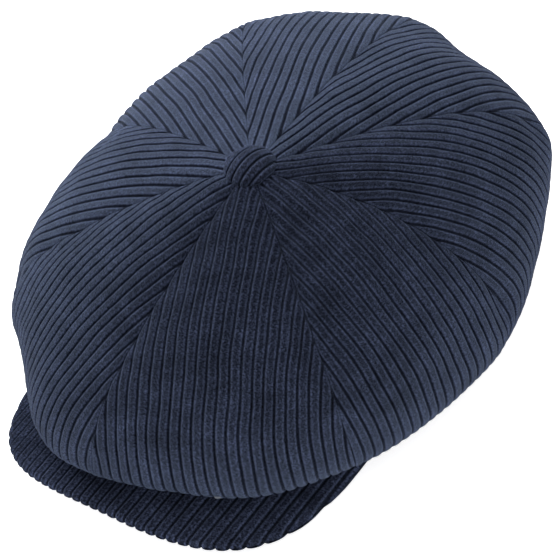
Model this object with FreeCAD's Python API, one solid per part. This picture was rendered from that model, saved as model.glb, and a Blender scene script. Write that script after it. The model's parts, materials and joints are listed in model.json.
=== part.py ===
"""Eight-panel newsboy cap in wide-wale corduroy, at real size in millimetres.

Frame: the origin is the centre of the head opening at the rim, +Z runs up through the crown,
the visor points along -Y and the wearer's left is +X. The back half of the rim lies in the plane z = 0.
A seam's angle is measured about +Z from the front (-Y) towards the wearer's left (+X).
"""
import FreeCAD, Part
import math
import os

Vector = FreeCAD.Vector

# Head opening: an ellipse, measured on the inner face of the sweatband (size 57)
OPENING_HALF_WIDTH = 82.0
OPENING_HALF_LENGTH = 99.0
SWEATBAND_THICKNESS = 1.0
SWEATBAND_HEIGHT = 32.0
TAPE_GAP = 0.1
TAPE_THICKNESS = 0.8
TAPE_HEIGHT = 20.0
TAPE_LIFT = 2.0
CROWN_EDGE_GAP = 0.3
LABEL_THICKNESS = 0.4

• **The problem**
Copy the material above, line for line.

• **Correct answer**
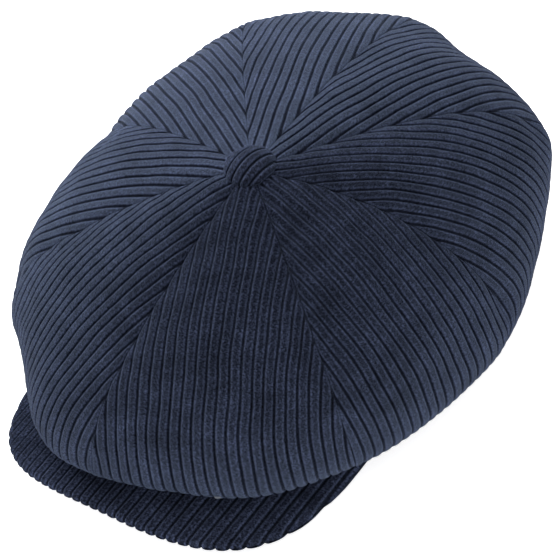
Model this object with FreeCAD's Python API, one solid per part. This picture was rendered from that model, saved as model.glb, and a Blender scene script. Write that script after it. The model's parts, materials and joints are listed in model.json.
=== part.py ===
"""Eight-panel newsboy cap in wide-wale corduroy, at real size in millimetres.

Frame: the origin is the centre of the head opening at the rim, +Z runs up through the crown,
the visor points along -Y and the wearer's left is +X. The back half of the rim lies in the plane z = 0.
A seam's angle is measured about +Z from the front (-Y) towards the wearer's left (+X).
"""
import FreeCAD, Part
import math
import os

Vector = FreeCAD.Vector

# Head opening: an ellipse, measured on the inner face of the sweatband (size 57)
OPENING_HALF_WIDTH = 82.0
OPENING_HALF_LENGTH = 99.0
SWEATBAND_THICKNESS = 1.0
SWEATBAND_HEIGHT = 32.0
TAPE_GAP = 0.1
TAPE_THICKNESS = 0.8
TAPE_HEIGHT = 20.0
TAPE_LIFT = 2.0
CROWN_EDGE_GAP = 0.3
LABEL_THICKNESS = 0.4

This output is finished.